For his part, Helton says the Trojans remain focused.
"Just a terrific attitude they came out here with," Helton told reporters, via Conquest Chronicles. "These guys really want to compete to get 10 wins. It's something that a lot of them have come up to me and said, ‘Coach, we want to prepare. We want to go make the Trojan family proud, and it was evident today."
And finally, Bowling Green will follow up its dominating performance in the MAC Championship without the man who led it out of the tunnel. Dave Clawson took the job at Wake Forest, and Adam Scheier will lead the team against Pittsburgh in the Little Caesars Bowl.
The only significant underdog of the group is Arkansas State, and that’s a product of taking on a team that thrived during the regular season. Bowling Green and USC are both favored, and Boise State is nearly a pick' em against Oregon State.
Does the change at head coach matter? Of course it does, but there are many factors in play.

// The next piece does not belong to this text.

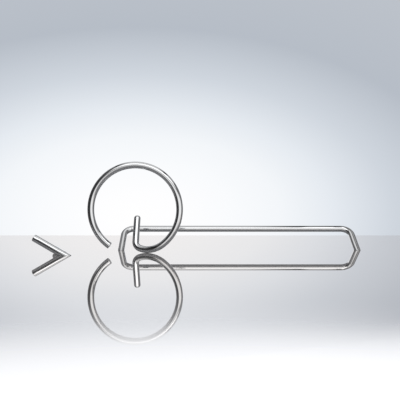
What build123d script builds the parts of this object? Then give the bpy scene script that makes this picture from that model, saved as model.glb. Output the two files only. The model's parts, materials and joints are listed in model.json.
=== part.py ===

The long layoff, scheduling conflicts because of the holidays and players at different stages of their football and student careers are just as much of a factor—if not more—in how a bowl game will play out.
Motivation for each team outside of the national championship is a legitimate concern, but not strictly because of the person leading it onto the field.
There are plenty of moving parts during this time of season, many of which are coaches. And while the interim tag isn’t an ideal situation for anyone involved—especially the players—the track record isn’t nearly as flawed as one might think.